Direction
Copy out all of the material exactly as presented.

Information supplied
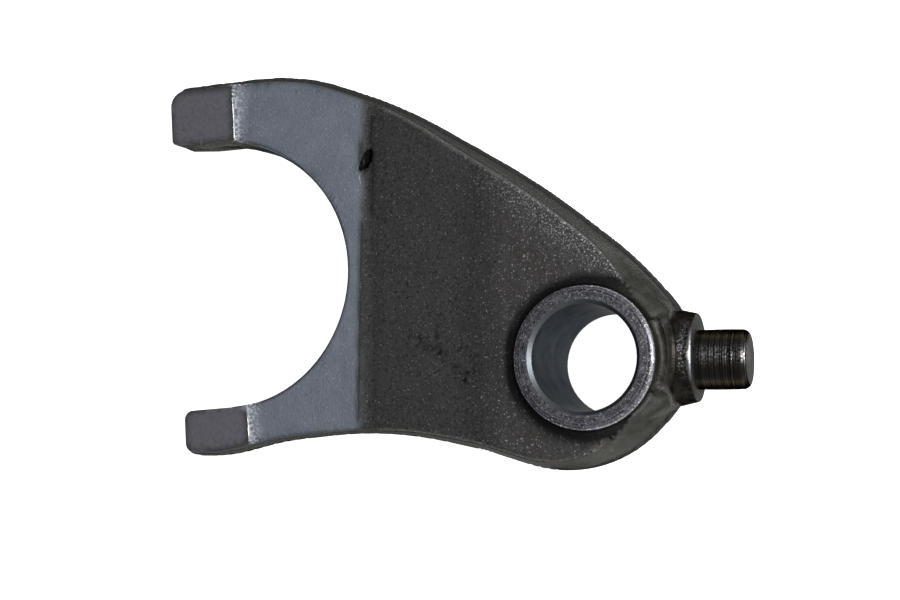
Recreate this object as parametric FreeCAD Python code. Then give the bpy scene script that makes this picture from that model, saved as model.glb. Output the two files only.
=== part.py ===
import FreeCAD, Part

import math
import os

# Shift fork for a motorcycle gearbox: one steel forging, machined where it meets its mates.
# Millimetres. The origin is where the guide pin's axis crosses the rod bore's.
# +Z runs up the bore, +X points out along the guide pin, and the jaw opens towards -X.

Vec = FreeCAD.Vector
UP = Vec(0, 0, 1)

# Hub that slides on the fork rod
hub_length = 18.8
bore_radius = 7.0
bore_chamfer = 0.5
boss_radius = 9.4
boss_edge_round = 0.6
boss_fillet = 1.2
boss_sink = 0.03
flank_wall = 3.4
flank_round = 12.0

# Jaw that runs in the sliding gear's groove: bored to its radius out of the forged gap
jaw_centre = (-54.4, 12.85)
jaw_radius = 18.75
jaw_tilt_deg = 4.1
gap_back_stock = 1.75
gap_upper_over = 0.4
gap_upper_round = 18.3
gap_lower_stock = 1.1
gap_lower_mouth = 0.3
gap_lower_run = 1.2
gap_lower_rounds = (1.8, 0.6)

# Claws, and the pads ground flat on both their sides
claw_reach = 8.2
upper_claw_width = 10.6
lower_claw_width = 6.35
upper_claw_flare = 1.5
upper_claw_waist = (3.6, 0.1, 12.0)
upper_claw_root = (-12.5, -0.85, 34.0)
upper_tip_drop = 0.3
lower_claw_heel = (1.85, 0.55, 26.0)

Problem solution
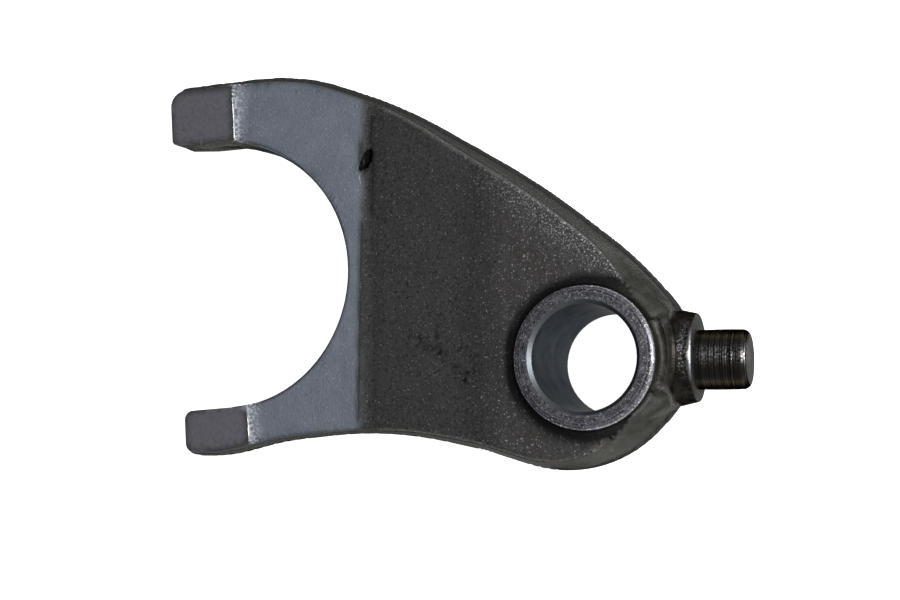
Recreate this object as parametric FreeCAD Python code. Then give the bpy scene script that makes this picture from that model, saved as model.glb. Output the two files only.
=== part.py ===
import FreeCAD, Part

import math
import os

# Shift fork for a motorcycle gearbox: one steel forging, machined where it meets its mates.
# Millimetres. The origin is where the guide pin's axis crosses the rod bore's.
# +Z runs up the bore, +X points out along the guide pin, and the jaw opens towards -X.

Vec = FreeCAD.Vector
UP = Vec(0, 0, 1)

# Hub that slides on the fork rod
hub_length = 18.8
bore_radius = 7.0
bore_chamfer = 0.5
boss_radius = 9.4
boss_edge_round = 0.6
boss_fillet = 1.2
boss_sink = 0.03
flank_wall = 3.4
flank_round = 12.0

# Jaw that runs in the sliding gear's groove: bored to its radius out of the forged gap
jaw_centre = (-54.4, 12.85)
jaw_radius = 18.75
jaw_tilt_deg = 4.1
gap_back_stock = 1.75
gap_upper_over = 0.4
gap_upper_round = 18.3
gap_lower_stock = 1.1
gap_lower_mouth = 0.3
gap_lower_run = 1.2
gap_lower_rounds = (1.8, 0.6)

# Claws, and the pads ground flat on both their sides
claw_reach = 8.2
upper_claw_width = 10.6
lower_claw_width = 6.35
upper_claw_flare = 1.5
upper_claw_waist = (3.6, 0.1, 12.0)
upper_claw_root = (-12.5, -0.85, 34.0)
upper_tip_drop = 0.3
lower_claw_heel = (1.85, 0.55, 26.0)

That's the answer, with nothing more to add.